What this task involves: Search the listing below for the word "update" and copy each line that holds it.
=-=-=-=-=
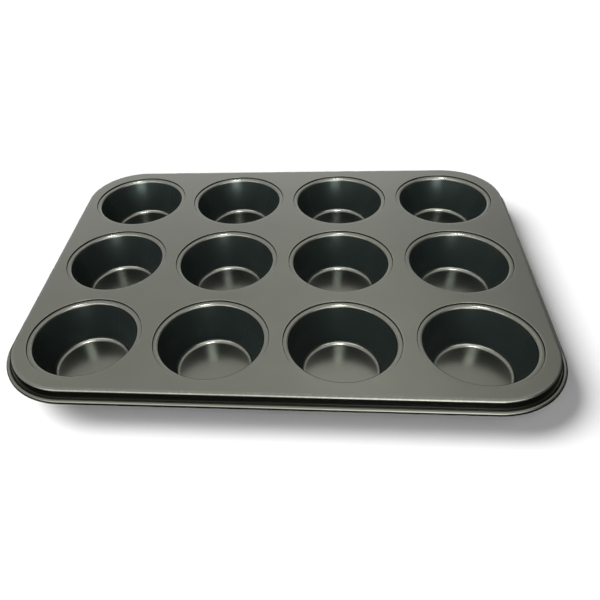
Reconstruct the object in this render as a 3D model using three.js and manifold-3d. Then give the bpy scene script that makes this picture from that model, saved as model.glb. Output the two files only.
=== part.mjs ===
// A twelve-cup muffin tin, as an assembly of sheet-metal pieces: a pressed frame plate whose
// edge is turned down and curled round a steel wire, and twelve drawn cups that drop onto
// stepped seats in the plate and are held there by a folded lock bead under each seat.
// Millimetres, +Z up. The tin stands on its cup floors and is centred on the origin.
import * as THREE from 'three';
import { mergeVertices } from 'three/addons/utils/BufferGeometryUtils.js';
import Module from 'manifold-3d';

const wasm = await Module();
wasm.setup();

// Frame plate
const plateLength = 350; // along X, to where an upright skirt would stand
const plateWidth = 266; // along Y, likewise
const cornerRadius = 44; // of that outline, seen from above
const plateSheet = 0.6; // thickness of the frame plate
const edgeRadius = 2.2; // where the deck turns down into the skirt
const skirtLean = 13; // degrees that the skirt slopes outwards
const rimDrop = 7.6; // deck top down to the middle of the rim wire

// Cups
const columns = 4; // cups along X
const rowNames = ['front', 'middle', 'back']; // rows of cups along Y
const endBorder = 47.5; // skirt to the middle of the first and last column
const sideBorder = 48; // skirt to the middle of the first and last row
const cupSheet = 0.6; // thickness of the cups
const cupDepth = 28.6; // deck top down to the cup floor
const mouthRadius = 34.8; // inside the cup, where wall and flange would meet
const floorRadius = 26; // inside the cup, where wall and floor would meet
const floorFillet = 3; // inside radius between wall and floor
const lipRadius = 2; // rounding between flange and wall
const flangeWidth = 1.5; // flat ring outside the lip
const flangeDrop = 0.9; // flange top below the deck top
const lockOverlap = 1.2; // how far the lock bead reaches under the seat

// Rim wire and fits
const wireRadius = 0.7; // steel wire inside the curled rim
const wireGap = 3; // butt gap between the wire's two ends
const fit = 0.3; // clearance between neighbouring pieces

// Facets
const cupSegments = 20;
const cornerSegments = 6;
const filletSteps = 2;
const edgeSteps = 3;
const curlSteps = 10;
const wireSides = 8;

// Heights above the surface that the tin stands on
const floorTop = cupSheet;
const deckTop = floorTop + cupDepth;
const flangeTop = deckTop - flangeDrop;
const seatTop = flangeTop - cupSheet - fit;
const seatBottom = seatTop - plateSheet;
const wireHeight = deckTop - rimDrop;

// Radii round each cup
const draft = Math.atan((mouthRadius - floorRadius) / (flangeTop - floorTop));
const neckRadius = mouthRadius + lipRadius * Math.tan(Math.PI / 4 - draft / 2);
const flangeRadius = neckRadius + flangeWidth;
const recessRadius = flangeRadius + fit;

// Skirt and curl. Reaches are measured outwards from where an upright skirt would stand.
const lean = (skirtLean * Math.PI) / 180;
const skirtTop = deckTop - edgeRadius * (1 - Math.sin(lean));
const skirtTopReach = -edgeRadius * (1 - Math.cos(lean));
const curlInner = wireRadius + fit;
const curlOuter = curlInner + plateSheet;
const curlBeyondSkirt = (curlInner + (skirtTop - wireHeight) * Math.sin(lean)) / Math.cos(lean);
const wireReach = skirtTopReach + curlBeyondSkirt;
const curlStart = Math.PI + lean;
const curlEnd = 2 * Math.PI + lean + Math.acos((fit - curlInner) / curlOuter);

const point = (x, y) => new THREE.Vector2(x, y);

// Points of an arc, both ends included.
function arc(centre, radius, from, to, steps) {
  const points = [];
  for (let i = 0; i <= steps; i += 1) {
    const angle = from + ((to - from) * i) / steps;
    points.push(point(centre.x + radius * Math.cos(angle), centre.y + radius * Math.sin(angle)));
  }
  return points;
}

// The corner of an outline, rounded to a radius, between the points before and after it.
function rounded(before, corner, after, radius) {
  const back = before.clone().sub(corner).normalize();
  const ahead = after.clone().sub(corner).normalize();
  const half = Math.acos(back.dot(ahead)) / 2;
  const middle = back.clone().add(ahead).normalize();
  const centre = corner.clone().addScaledVector(middle, radius / Math.sin(half));
  const start = corner.clone().addScaledVector(back, radius / Math.tan(half)).sub(centre);
  const turn = Math.sign(-back.cross(ahead)) * (Math.PI - 2 * half);
  return arc(centre, radius, start.angle(), start.angle() + turn, filletSteps);
}

// A section turned round the Z axis.
function turned(section, segments) {
  return new THREE.LatheGeometry(section, segments).rotateX(Math.PI / 2);
}

// A closed section carried round a rounded rectangle: a turned ring whose four quarters are
// moved out to the corners. The section's x is its distance outwards from the rectangle.
function carried(section, length, width, radius) {
  const corners = 4;
  const perCorner = cornerSegments + 1;
  const ring = section.map((p) => point(p.x + radius, p.y));
  const geometry = new THREE.LatheGeometry(ring, corners * perCorner);
  const position = geometry.attributes.position;
  for (let i = 0; i < position.count; i += 1) {
    const column = Math.floor(i / ring.length) % (corners * perCorner);
    const corner = Math.floor(column / perCorner);
    const angle = ((corner + (column % perCorner) / cornerSegments) * Math.PI) / 2;
    const middle = (corner + 0.5) * (Math.PI / 2);
    const { x: reach, y: height } = ring[i % ring.length];
    const x = Math.sign(Math.cos(middle)) * (length / 2 - radius) + reach * Math.cos(angle);
    const y = Math.sign(Math.sin(middle)) * (width / 2 - radius) + reach * Math.sin(angle);
    position.setXYZ(i, x, y, height);
  }
  return geometry;
}

function toSolid(geometry) {
  const bare = geometry.clone();
  bare.deleteAttribute('normal');
  bare.deleteAttribute('uv');
  const merged = mergeVertices(bare);
  return new wasm.Manifold(new wasm.Mesh({
    numProp: 3,
    vertProperties: Float32Array.from(merged.attributes.position.array),
    triVerts: Uint32Array.from(merged.index.array),
  }));
}

function toGeometry(solid) {
  const { vertProperties, triVerts } = solid.getMesh();
  const geometry = new THREE.BufferGeometry();
  geometry.setAttribute('position', new THREE.BufferAttribute(vertProperties, 3));
  geometry.setIndex(new THREE.BufferAttribute(triVerts, 1));
  geometry.computeVertexNormals();
  return geometry;
}

function roundedRectangle(length, width, radius) {
  const points = [];
  for (let corner = 0; corner < 4; corner += 1) {
    const middle = (corner + 0.5) * (Math.PI / 2);
    const centre = point(
      Math.sign(Math.cos(middle)) * (length / 2 - radius),
      Math.sign(Math.sin(middle)) * (width / 2 - radius),
    );
    const from = (corner * Math.PI) / 2;
    points.push(...arc(centre, radius, from, from + Math.PI / 2, cornerSegments));
  }
  return points;
}

// Where the cups stand, row by row from the front and from left to right.
function cupPlaces() {
  const columnPitch = (plateLength - 2 * endBorder) / (columns - 1);
  const rowPitch = (plateWidth - 2 * sideBorder) / (rowNames.length - 1);
  return rowNames.flatMap((name, row) => Array.from({ length: columns }, (_, column) => ({
    name: `cup_${name}_${column + 1}`,
    x: (column - (columns - 1) / 2) * columnPitch,
    y: (row - (rowNames.length - 1) / 2) * rowPitch,
  })));
}

// The deck: a flat sheet with a round recess cut for each cup.
function deck(inset) {
  const outline = roundedRectangle(
    plateLength - 2 * inset,
    plateWidth - 2 * inset,
    cornerRadius - inset,
  );
  const shape = new THREE.Shape(outline);
  for (const { x, y } of cupPlaces()) {
    const circle = arc(point(x, y), recessRadius, 0, 2 * Math.PI, cupSegments);
    shape.holes.push(new THREE.Path(circle.slice(0, -1)));
  }
  const sheet = new THREE.ExtrudeGeometry(shape, { depth: plateSheet, bevelEnabled: false });
  return sheet.translate(0, 0, deckTop - plateSheet);
}

// The stepped seat under a recess: a short riser and a flat ring that the cup flange lies on.
function seat() {
  const riserTop = deckTop - plateSheet / 2;
  const outer = recessRadius + plateSheet;
  return turned([
    point(neckRadius, seatBottom),
    point(outer, seatBottom),
    point(outer, riserTop),
    point(recessRadius, riserTop),
    point(recessRadius, seatTop),
    point(neckRadius, seatTop),
    point(neckRadius, seatBottom),
  ], cupSegments);
}

// The plate's edge: the deck turned down into the skirt, then curled outwards round the wire.
function edgeSection(reach) {
  const bend = point(-edgeRadius, deckTop - edgeRadius);
  const wire = point(wireReach, wireHeight);
  const section = [
    point(-reach, deckTop - plateSheet),
    ...arc(bend, edgeRadius - plateSheet, Math.PI / 2, lean, edgeSteps),
    ...arc(wire, curlOuter, curlStart, curlEnd, curlSteps),
    ...arc(wire, curlInner, curlEnd, curlStart, curlSteps),
    ...arc(bend, edgeRadius, lean, Math.PI / 2, edgeSteps),
    point(-reach, deckTop),
  ];
  return [...section, section[0]];
}

function framePlate() {
  const overlap = 2;
  const inset = edgeRadius + 1;
  const edge = carried(edgeSection(inset + overlap), plateLength, plateWidth, cornerRadius);
  let solid = toSolid(deck(inset)).add(toSolid(edge));
  const seatSolid = toSolid(seat());
  for (const { x, y } of cupPlaces()) {
    solid = solid.add(seatSolid.translate([x, y, 0]));
  }
  return toGeometry(solid);
}

// A drawn cup: floor, tapered wall, folded lock bead, rounded lip and flat flange.
function cup() {
  const wallShift = (cupSheet * (1 - Math.sin(draft))) / Math.cos(draft);
  const lockTop = seatBottom - fit;
  const lockBottom = lockTop - 2 * cupSheet;
  const lockRadius = neckRadius + lockOverlap;
  const underFloor = point(floorRadius + wallShift, floorTop - cupSheet);
  const underLip = point(mouthRadius + wallShift, flangeTop - cupSheet);
  const wallAt = (height) => {
    const share = (height - underFloor.y) / (underLip.y - underFloor.y);
    return point(underFloor.x + share * (underLip.x - underFloor.x), height);
  };
  const floor = point(floorRadius, floorTop);
  const mouth = point(mouthRadius, flangeTop);
  const underAxis = point(0, floorTop - cupSheet);
  const axis = point(0, floorTop);
  const flangeUnder = point(flangeRadius, flangeTop - cupSheet);
  const flange = point(flangeRadius, flangeTop);
  return turned([
    underAxis,
    ...rounded(underAxis, underFloor, underLip, floorFillet + cupSheet),
    wallAt(lockBottom),
    point(lockRadius, lockBottom),
    point(lockRadius, lockTop),
    wallAt(lockTop),
    ...rounded(underFloor, underLip, flangeUnder, lipRadius - cupSheet),
    flangeUnder,
    flange,
    ...rounded(flange, mouth, floor, lipRadius),
    ...rounded(mouth, floor, axis, floorFillet),
    axis,
  ], cupSegments);
}

// The rim wire: one length bent to the rim's outline, its ends butting at the middle of the back.
function rimWire() {
  const wire = point(wireReach, wireHeight);
  const section = arc(wire, wireRadius, 0, 2 * Math.PI, wireSides);
  const loop = toSolid(carried(section, plateLength, plateWidth, cornerRadius));
  const cut = new THREE.BoxGeometry(wireGap, 4 * wireRadius, 4 * wireRadius);
  cut.translate(0, plateWidth / 2 + wireReach, wireHeight);
  return toGeometry(loop.subtract(toSolid(cut)));
}

const coatedSteel = (colour) => new THREE.MeshStandardMaterial({
  color: colour,
  roughness: 0.38,
  metalness: 0.6,
});
const plainSteel = new THREE.MeshStandardMaterial({
  color: 0xa9abad,
  roughness: 0.3,
  metalness: 0.95,
});

function piece(name, geometry, material) {
  const mesh = new THREE.Mesh(geometry, material);
  mesh.name = name;
  return mesh;
}

const tin = new THREE.Group();
tin.add(piece('frame_plate', framePlate(), coatedSteel(0x55574f)));
const cupGeometry = cup();
for (const { name, x, y } of cupPlaces()) {
  const mesh = piece(name, cupGeometry, coatedSteel(0x4a4d49));
  mesh.position.set(x, y, 0);
  tin.add(mesh);
}
tin.add(piece('rim_wire', rimWire(), plainSteel));

export default tin;
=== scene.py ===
import math

import bmesh
import bpy
from mathutils import Matrix, Vector


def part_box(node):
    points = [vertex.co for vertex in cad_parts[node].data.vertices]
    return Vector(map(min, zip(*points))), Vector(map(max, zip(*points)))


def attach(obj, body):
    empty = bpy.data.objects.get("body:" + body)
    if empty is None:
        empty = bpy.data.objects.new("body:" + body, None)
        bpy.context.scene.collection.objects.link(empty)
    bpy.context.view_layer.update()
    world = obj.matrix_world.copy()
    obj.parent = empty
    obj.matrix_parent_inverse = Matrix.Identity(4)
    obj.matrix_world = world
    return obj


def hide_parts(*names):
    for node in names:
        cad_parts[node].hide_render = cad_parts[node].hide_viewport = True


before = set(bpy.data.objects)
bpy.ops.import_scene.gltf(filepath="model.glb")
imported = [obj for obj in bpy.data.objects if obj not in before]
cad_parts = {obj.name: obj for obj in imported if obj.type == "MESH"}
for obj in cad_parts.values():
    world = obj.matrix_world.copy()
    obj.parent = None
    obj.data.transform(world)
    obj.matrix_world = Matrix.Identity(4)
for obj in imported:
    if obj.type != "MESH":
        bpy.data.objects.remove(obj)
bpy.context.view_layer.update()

# Everything is in metres. MM turns a drawing's millimetres into metres.
MM = 0.001

# ---------------------------------------------------------------------------------------
# Sizes. What the frame knows is read from it, and the rest is the tin's drawing.
# ---------------------------------------------------------------------------------------
ROW_NAMES = ("front", "middle", "back")
COLUMNS = 4
CUP_NAMES = [f"cup_{row}_{column + 1}" for row in ROW_NAMES for column in range(COLUMNS)]

plate_low, plate_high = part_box("frame_plate")
wire_low, wire_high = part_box("rim_wire")
cup_low, cup_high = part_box(CUP_NAMES[0])

SHEET = 0.6 * MM
FIT = 0.3 * MM
DECK_TOP = plate_high.z
CORNER_RADIUS = 44 * MM
EDGE_RADIUS = 2.2 * MM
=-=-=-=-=
Exercise answer:
    bpy.context.view_layer.update()
bpy.context.view_layer.update()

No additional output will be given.